Claire comes into the living room. She is still dressed only in her panties, that appears to be her outfit, but I have grown used to it. Her belly-button reminds me for some reason of a sandbox. She holds a plate of spaghetti noodles, jumps cross-legged onto the couch, zaps the television on with the remote and begins to eat. “Plenty left, Big Guy,” she says with her mouth full.

“You know what goes good with pasta?” I ask craftily. “Wine.”

She nods. “You speak truth.”

“Why don’t you go get some wine?”

“What, like at a store?”

“A store. A liquor store. Like the one on the corner.”

“Maybe you could go?” She gesticulates at her nudity. “I don’t feel like getting dressed.”

There are several things wrong with that plan. One, my bathrobe is not exactly street-wear, either. Two, I simply don’t go outside, certainly not into the
world
, although I do flop into the pool from time to time. Three, there isn’t a liquor store owner in the state who would sell me a bottle of wine, and when you consider the morality of your average liquor store owner, that’s going some. I inform Claire of points number one and two.

“Well, okay. Just wait till I finish this.”

Hot-diggity-dog.

So I join Claire on the sofa to watch television while she eats. Actually, her spaghetti looks pretty good. I think I’ll trundle on down the hallway here, bearing by the Pleiades. Look, there’s the album
Grin
, my erstwhile masterwork, a mere fribble in comparison to the Whale Music, but all right in its way. And here’s a single, what is it, oh, “Kiss Me, Karen”, that famous
song that got everyone in the United States laid except me. You people have a lot to thank me for. When you were thirteen and getting either (a) tiny tumescent bulges or (b) budding breasts pressed into you, I bet you never even gave a thought to the pudgy seventeen-year-old who wrote the song you were dancing to. Did you know that he existed in shadowed hotel rooms? Did you know that he was already baffled and perplexed?
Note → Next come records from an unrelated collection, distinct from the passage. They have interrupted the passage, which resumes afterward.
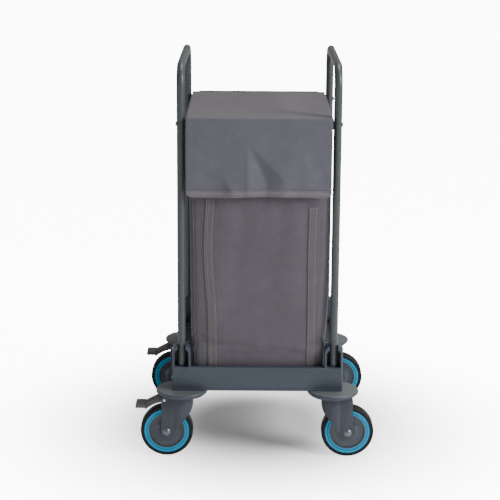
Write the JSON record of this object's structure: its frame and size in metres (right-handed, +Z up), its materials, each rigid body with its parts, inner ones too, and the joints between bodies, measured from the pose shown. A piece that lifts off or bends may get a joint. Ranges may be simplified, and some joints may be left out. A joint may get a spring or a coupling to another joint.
{
  "type": "housekeeping cart",
  "caption": "Tall narrow service trolley: moulded base on swivel castors with bumper discs, two side hoops and a fabric bag with a stiff lid and hanging front flap.",
  "frame": {"origin": "on the floor, under the middle of the base", "axes": "+Z up, -Y towards the side with the hanging flap, +X to the right seen from that side"},
  "size_m": [0.5675, 0.534, 0.94],
  "materials": {
    "base_plastic": "moulded plastic, blue-grey, satin",
    "tube_coat": "powder coat, grey, satin",
    "bare_steel": "zinc plated",
    "bag_fabric": "woven polyester, grey",
    "lid_fabric": "woven polyester, grey",
    "board_plastic": "sheet plastic",
    "deck_plastic": "sheet plastic",
    "castor_plastic": "moulded nylon, grey",
    "bumper_plastic": "soft moulded plastic, grey",
    "hub_plastic": "moulded plastic, grey, glossy",
    "ring_rubber": "coloured rubber, blue",
    "tyre_rubber": "rubber, near black",
    "pedal_plastic": "moulded plastic, dark grey"
  },
  "bodies": {
    "frame": {"front_beam": "base_plastic", "rear_beam": "base_plastic", "left_rail": "base_plastic", "right_rail": "base_plastic", "deck_panel": "deck_plastic", "deck_screws": "bare_steel", "frame_bolts": "bare_steel", "left_hoop": "tube_coat", "right_hoop": "tube_coat", "left_bag_rail": "tube_coat", "right_bag_rail": "tube_coat", "rail_screws": "bare_steel", "bag_body": "bag_fabric", "bag_base_board": "board_plastic", "castor_nuts": "bare_steel", "post_stub_fl": "tube_coat", "bumper_fl": "bumper_plastic", "kingpin_fl": "bare_steel", "post_stub_fr": "tube_coat", "bumper_fr": "bumper_plastic", "kingpin_fr": "bare_steel", "post_stub_rl": "tube_coat", "bumper_rl": "bumper_plastic", "kingpin_rl": "bare_steel", "post_stub_rr": "tube_coat", "bumper_rr": "bumper_plastic", "kingpin_rr": "bare_steel"},
    "lid": {"lid_cover": "lid_fabric", "lid_board": "board_plastic"},
    "flap": {"front_flap": "lid_fabric"},
    "castor_fl": {"fork_fl": "castor_plastic", "axle_fl": "bare_steel", "pedal_pin_fl": "bare_steel"},
    "wheel_fl": {"hub_fl": "hub_plastic", "wheel_bush_fl": "castor_plastic", "cushion_ring_fl": "ring_rubber", "tyre_fl": "tyre_rubber"},
    "pedal_fl": {"brake_pedal_fl": "pedal_plastic"},
    "castor_fr": {"fork_fr": "castor_plastic", "axle_fr": "bare_steel"},
    "wheel_fr": {"hub_fr": "hub_plastic", "wheel_bush_fr": "castor_plastic", "cushion_ring_fr": "ring_rubber", "tyre_fr": "tyre_rubber"},
    "castor_rl": {"fork_rl": "castor_plastic", "axle_rl": "bare_steel", "pedal_pin_rl": "bare_steel"},
    "wheel_rl": {"hub_rl": "hub_plastic", "wheel_bush_rl": "castor_plastic", "cushion_ring_rl": "ring_rubber", "tyre_rl": "tyre_rubber"},
    "pedal_rl": {"brake_pedal_rl": "pedal_plastic"},
    "castor_rr": {"fork_rr": "castor_plastic", "axle_rr": "bare_steel"},
    "wheel_rr": {"hub_rr": "hub_plastic", "wheel_bush_rr": "castor_plastic", "cushion_ring_rr": "ring_rubber", "tyre_rr": "tyre_rubber"}
  },
  "joints": [
    {"name": "lid_hinge", "type": "hinge", "parent": "frame", "child": "lid", "pos_m": [0, 0.2175, 0.812], "axis": [-1, 0, 0], "range_deg": [0, 250]},
    {"name": "flap_hinge", "type": "hinge", "parent": "lid", "child": "flap", "pos_m": [0, -0.2252, 0.819], "axis": [-1, 0, 0], "range_deg": [0, 262]},
    {"name": "swivel_fl", "type": "hinge", "parent": "frame", "child": "castor_fl", "pos_m": [-0.1795, -0.206, 0.14], "axis": [0, 0, 1], "continuous": true},
    {"name": "roll_fl", "type": "hinge", "parent": "castor_fl", "child": "wheel_fl", "pos_m": [-0.2155, -0.206, 0.0625], "axis": [0, 1, 0], "continuous": true},
    {"name": "brake_fl", "type": "hinge", "parent": "castor_fl", "child": "pedal_fl", "pos_m": [-0.2205, -0.206, 0.142], "axis": [0, -1, 0], "range_deg": [0, 10]},
    {"name": "swivel_fr", "type": "hinge", "parent": "frame", "child": "castor_fr", "pos_m": [0.1795, -0.206, 0.14], "axis": [0, 0, 1], "continuous": true},
    {"name": "roll_fr", "type": "hinge", "parent": "castor_fr", "child": "wheel_fr", "pos_m": [0.2155, -0.206, 0.0625], "axis": [0, 1, 0], "continuous": true},
    {"name": "swivel_rl", "type": "hinge", "parent": "frame", "child": "castor_rl", "pos_m": [-0.1795, 0.206, 0.14], "axis": [0, 0, 1], "continuous": true},
    {"name": "roll_rl", "type": "hinge", "parent": "castor_rl", "child": "wheel_rl", "pos_m": [-0.2155, 0.206, 0.0625], "axis": [0, 1, 0], "continuous": true},
    {"name": "brake_rl", "type": "hinge", "parent": "castor_rl", "child": "pedal_rl", "pos_m": [-0.2205, 0.206, 0.142], "axis": [0, -1, 0], "range_deg": [0, 10]},
    {"name": "swivel_rr", "type": "hinge", "parent": "frame", "child": "castor_rr", "pos_m": [0.1795, 0.206, 0.14], "axis": [0, 0, 1], "continuous": true},
    {"name": "roll_rr", "type": "hinge", "parent": "castor_rr", "child": "wheel_rr", "pos_m": [0.2155, 0.206, 0.0625], "axis": [0, 1, 0], "continuous": true}
  ]
}
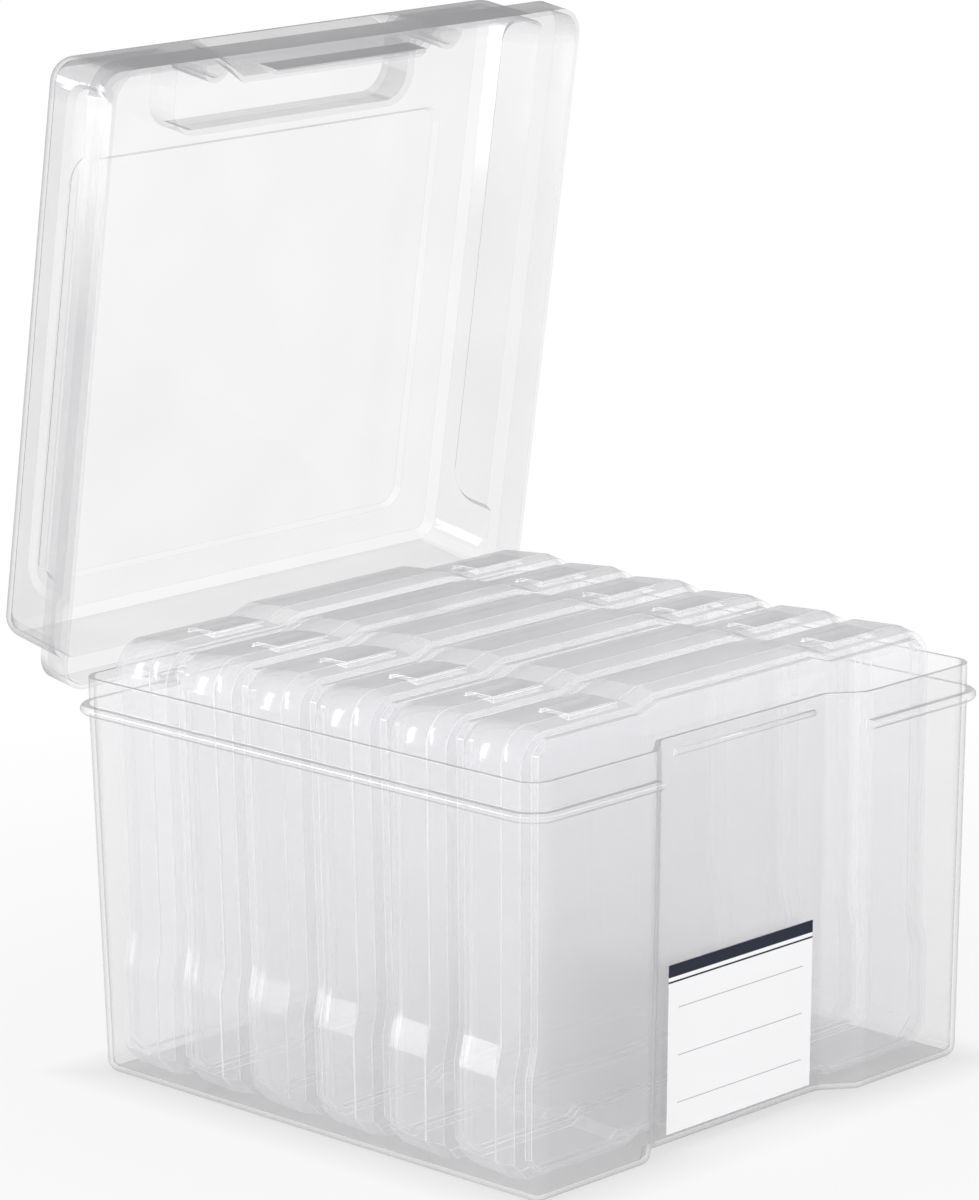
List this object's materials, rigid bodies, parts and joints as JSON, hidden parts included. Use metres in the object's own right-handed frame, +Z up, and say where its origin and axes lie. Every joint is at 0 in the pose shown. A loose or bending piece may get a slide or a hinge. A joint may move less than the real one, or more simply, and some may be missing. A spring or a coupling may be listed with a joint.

Nothing like I am now, of course. For instance, here I am in the gold and platinum hallway, and I have no idea why. I’m pointed in this direction, so let me bravely barge on ahead. Aha! The kitchen! I must have been hungry (that’s an easy bet) so I grab a box of jelly-filleds. Now what? Listen. A faint sound. People talking with music in the background. You know what that is, don’t you? Television. If you start to talk and you hear music in the background, you’re likely on television. The television is in the living room, unless I redecorated—one time I tossed the machine into the pool—so it’s back down the gold and platinum hallway and … ah! The alien Claire. Freckled nose and breasts. She reminds me of the roller-coaster on Coney Island. I sit down beside her and aim my eyes at the television, eager to discover what is going on out there in the real world.